La fortuna che sta avendo oggi il podcast si deve soprattutto al fatto che è un contenuto totalmente digitale, pensato per una generazione digitale. La differenza è sostanziale: i podcast sono molto specifici su determinati argomenti sui quali vi è un grande approfondimento. Inoltre, il linguaggio è informale, intimo, ma non è quasi mai improvvisato, è studiato per creare immagini attraverso le parole e attraverso il sound design; molto più simile, in questo aspetto, al vecchio radiodramma.
Pablo Trincia, autore di Veleno podcast che ha “iniziato”, se così possiamo dire, l’Italia ai podcast, si esprime in questi termini:
Mi sono accorto che il racconto orale fa lavorare la testa, perché non ci sono immagini preconfezionate. Quindi il cervello lavora per ricostruire a livello visivo quello che ascolti.
Inoltre, la radio ha una dimensione più collettiva, mentre il podcast crea intimità nell’ascolto, un mondo che passa attraverso le cuffiette direttamente all’ascoltatore. La comunicazione e il dialogo però non si perdono, infatti intorno ai podcast si creano delle vere e proprie community anche molto sentite, è il caso ad esempio del podcast di Storielibere.fm, Morgana, per il quale c’è un forte dialogo sui social che condivide anche un linguaggio proprio, come ad esempio l’hashtag #morgane.

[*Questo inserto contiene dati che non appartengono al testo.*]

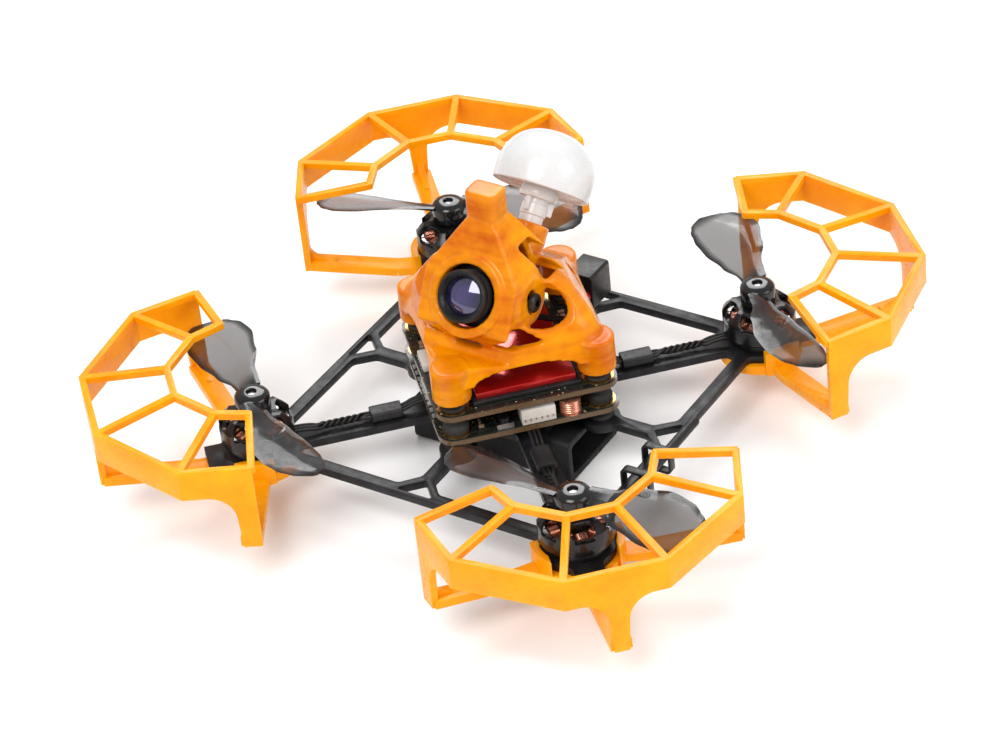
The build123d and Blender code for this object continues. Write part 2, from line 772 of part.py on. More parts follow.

Stessa cosa per il podcast Scientificast, i cui autori hanno creato appositamente un gruppo Telegram per creare un dialogo diretto con e tra gli ascoltatori.

In ultimo, l’aspetto più “romantico” dei podcast è il recupero del racconto orale, qualcosa che ha in sé una certa nostalgia, che ci riporta alle storie che ci venivano raccontate da piccoli, ma anche più indietro: l’ascolto infatti è la prima forma di fruizione di storie che caratterizza la nostra civiltà, basti pensare ai rapsodi dell’antica Grecia che recitavano oralmente i poemi omerici.
Un mezzo totalmente digitale che vive della prima forma di racconto mai esistita, il racconto orale.